Where else can you see villagers make a wedding ceremony for two frogs, spending loads of money just like for a human marriage? With the whole village in attendance, a holy man gives the vows, and two frogs dressed like royalty in gold frills are wed... all this as a ritual to bring on the rains when the crops are thirsty. Only after the bride and groom have been sent to a nearby pond for their honeymoon does the precipitation arrive. It rains hard. Every single time they do this.

Where else can you see that?

Where else can you see a shoeless man herding his sheep and talking on his cell phone?

Where else can you see three major oceans converge on one beach, where the sun rises and sets in the same horizon and thousands of pilgrims come to pray... and yet be surrounded with homeless children carrying homeless babies on their hips and sleeping in garbage piles on the sidewalk?

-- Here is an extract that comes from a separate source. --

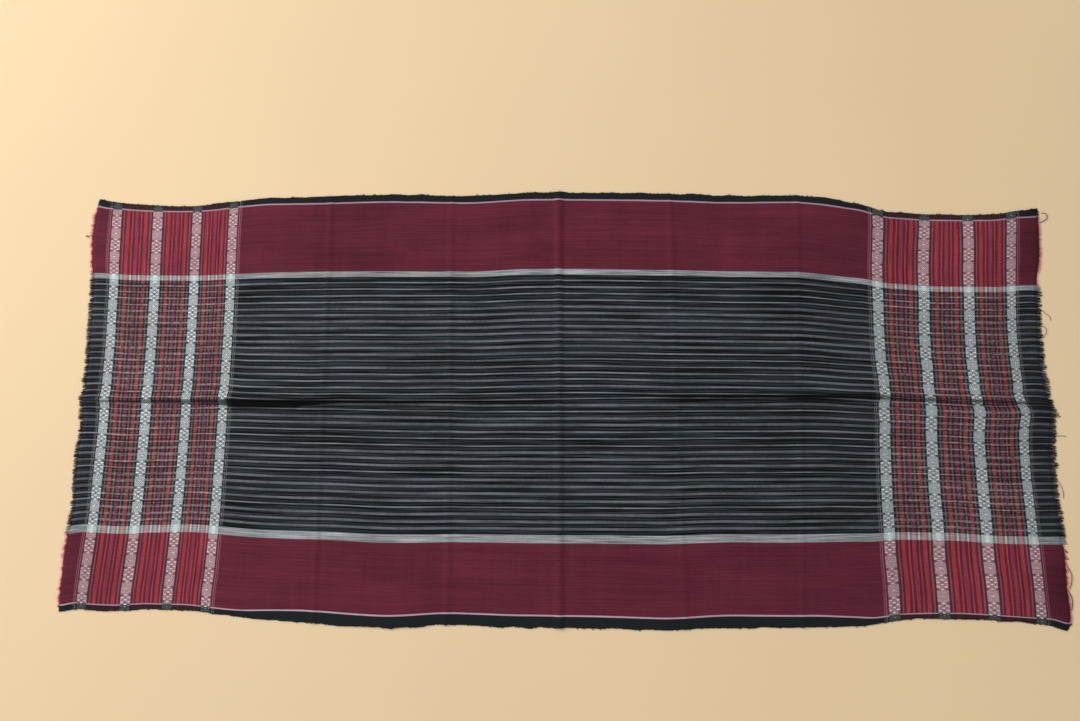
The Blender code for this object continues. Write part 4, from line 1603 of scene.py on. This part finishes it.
@dataclass
class SelvedgeLoops:
    """The turns of the weft that stand out past a selvedge, as small loops."""

    plan: ClothPlan
    which: Edge
    last_loop: float = 860.0
    loop_pitch: float = 5.2
    off_place: float = 2.2
    loop_reach: float = 1.1
    half_widths: tuple[float, float] = (1.0, 2.4)
    root_inside: float = 0.8
    height: float = 0.45
    unevenness: float = 0.25
    radius: float = 0.42
    seed: int = 61

    def build(self) -> bpy.types.Object:
        """The loops: each is half an oval level with the floor, out of the cloth's rim and back into it.

        Returns:
            The object of the selvedge's loops.
        """
        plan, sign = self.plan, self.which.value
        draw = np.random.default_rng(self.seed + sign)
        centres = np.arange(-self.last_loop, self.last_loop, self.loop_pitch)
        centres = centres + draw.uniform(-self.off_place, self.off_place, len(centres))
        each = (len(centres), 1)
        reach = self.loop_reach * draw.gamma(2.0, 0.5, each).clip(0.3, 2.6)
        width = draw.uniform(*self.half_widths, each)
        angle = np.linspace(0.0, math.pi, 7)[None, :]
        lengthwise = centres[:, None] + width * np.cos(angle)
        along, across = plan.place(lengthwise, np.full_like(lengthwise, float(sign)))
        tilt = self.unevenness * np.sin(angle) * draw.uniform(-1, 1, each)
        height = plan.lift(along, across) + self.height + tilt
        out = reach * np.sin(angle) - self.root_inside + plan.bulge(self.which, along)
        paths = plan.points(along, across + sign * out, np.maximum(height, 1.3 * self.radius))
        radii = np.full(angle.shape, self.radius * MM) * draw.uniform(0.75, 1.25, each)
        ring, faces = tubes(paths, radii, 4)
        piece = new_object("selvedge_" + self.which.name.lower(), ring, faces)
        u = np.broadcast_to(lengthwise[:, :, None], ring.shape[:3])
        v = np.full(ring.shape[:3], sign * plan.weave.half_width)
        add_uv(piece, "weave", np.stack([u, v], axis=-1) * MM)
        return piece


class Lamp(NamedTuple):
    """A square area light that points at the middle of the cloth, in metres and watts."""

    name: str
    place: tuple[float, float, float]
    size: float
    power: float
    colour: tuple[float, float, float]


LAMPS = table(
    Lamp,
    ("window", (-3.1, 1.7, 2.6), 2.8, 150.0, (1.0, 0.985, 0.96)),
    ("fill", (1.2, -3.6, 3.4), 3.6, 26.0, (0.95, 0.97, 1.0)),
)


@dataclass
class Studio:
    """The plain pale floor, the soft light from the far left, and the camera.

    The camera's place is in the tables' millimetres, and the floor's sizes are in metres.
    """

    camera_place: tuple[float, float, float] = (11.5, -161.2, 1637.1)
    looks_along: tuple[float, float, float] = (-0.0286, 0.146, -0.9889)
    upward: tuple[float, float, float] = (-0.0137, 0.9891, 0.1464)
    lens: float = 30.48
    floor_colour: Colour = seen(228, 201, 162)
    floor_reach: float = 6.0
    floor_depth: float = 0.0003
    sensor_width: float = 36.0
    sky_colour: Colour = (0.96, 0.98, 1.0, 1.0)
    sky_strength: float = 0.55

    def camera(self, plan: ClothPlan) -> None:
        """Sets up the camera at the viewing angle that the folds and edges were measured from."""
        data = bpy.data.cameras.new("camera")
        data.lens = self.lens
        data.sensor_width = self.sensor_width
        made = in_scene("camera", data)
        back = -Vector(self.looks_along).normalized()
        right = Vector(self.upward).cross(back).normalized()
        turned = Matrix((right, back.cross(right), back)).transposed().to_4x4()
        x, y, z = self.camera_place
        turned.translation = Vector(((x + plan.shift[0]) * MM, (y + plan.shift[1]) * MM, z * MM))
        made.matrix_world = turned
        bpy.context.scene.camera = made

    def floor(self) -> None:
        """A matt floor just under the cloth."""
        reach = self.floor_reach
        corners = np.array([(-reach, -reach, 0), (reach, -reach, 0), (reach, reach, 0), (-reach, reach, 0)])
        made = new_object("floor", corners - [0.0, 0.0, self.floor_depth], [[0, 1, 2, 3]], smooth=False)
        sketch = new_material("pale_floor")
        inputs = sketch.tree.nodes["Principled BSDF"].inputs
        tone = sketch.scaled(sketch.grain(*sketch.place(), (2.0, 2.0)), 0.06, 0.97)
        sketch.feed(inputs["Base Color"], sketch.tint(self.floor_colour, tone))
        inputs["Roughness"].default_value = 0.9
        inputs["Specular IOR Level"].default_value = 0.1
        made.data.materials.append(bpy.data.materials["pale_floor"])

    def light(self) -> None:
        """A large window light from the far left, a weak fill from the near right, and a soft sky."""
        for lamp in LAMPS:
            data = bpy.data.lights.new(lamp.name, "AREA")
            data.size, data.energy, data.color = lamp.size, lamp.power, lamp.colour
            made = in_scene(lamp.name, data)
            made.location = lamp.place
            made.rotation_euler = (-Vector(lamp.place)).to_track_quat("-Z", "Y").to_euler()
        world = bpy.data.worlds.new("sky")
        world.use_nodes = True
        sky = world.node_tree.nodes["Background"]
        sky.inputs["Color"].default_value = self.sky_colour
        sky.inputs["Strength"].default_value = self.sky_strength
        bpy.context.scene.world = world
        bpy.context.scene.view_settings.view_transform = "Standard"


def dress(piece: bpy.types.Object, material: bpy.types.Material) -> bpy.types.Object:
    """Gives a piece its material and slot, lets it ride on the body, and logs the size of its mesh.

    Args:
        piece: The piece's object.
        material: Its material.

    Returns:
        The same object.
    """
    mesh = piece.data
    mesh.materials.append(material)
    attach(piece, "root")
    log.info("built %s with %d points and %d faces", piece.name, len(mesh.vertices), len(mesh.polygons))
    return piece


def main() -> None:
    """Builds the cloth, its brocade, its raw ends and its selvedges, and the studio around them."""
    logging.basicConfig(level=logging.INFO, format="%(name)s: %(message)s")
    weave = Weave()
    plan = ClothPlan(weave)
    studio = Studio()
    studio.camera(plan)
    studio.floor()
    studio.light()
    dyehouse = Dyehouse(weave, Dyes())
    woven = dyehouse.woven_cloth(YarnFinish("handwoven_cotton"))
    floats = dyehouse.brocade_yarn(YarnFinish("brocade_yarn", roughness=0.8, relief=0.4))
    threads = dyehouse.loose_yarn(YarnFinish("warp_ends", roughness=0.9, relief=0.4))

    sheet = dress(WovenSheet(plan).build(), woven)
    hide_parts("cloth")
    for end in End:
        dress(BrocadeBands(plan, end).build(), floats)
        raw = dress(RawEnd(plan, end).build(), threads)
        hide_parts("fringe_" + end.name.lower())
    for which in Edge:
        dress(SelvedgeLoops(plan, which).build(), threads)


if __name__ == "__main__":
    main()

Where else can you visit the site of the tsunami and meet people who's entire families were lost in one wave, and then watch them cavort in the surf like its the first time they've seen salt water?

Where else can you see dark skinned natives in designer jeans, wearing skin-lightening makeup, walking down the street next to white Americans wearing bindis, working on their tans, and searching for God in a foreign deity? India is is full of paradoxes.

It's impossible to reason anything out here. You'd be amazed at the lack of logic in the lifestyle and the utter craziness of it all. It has reduced this writer to teary cries of empathic pain followed by cathartic belly laughs at how sturdy God has made us humans.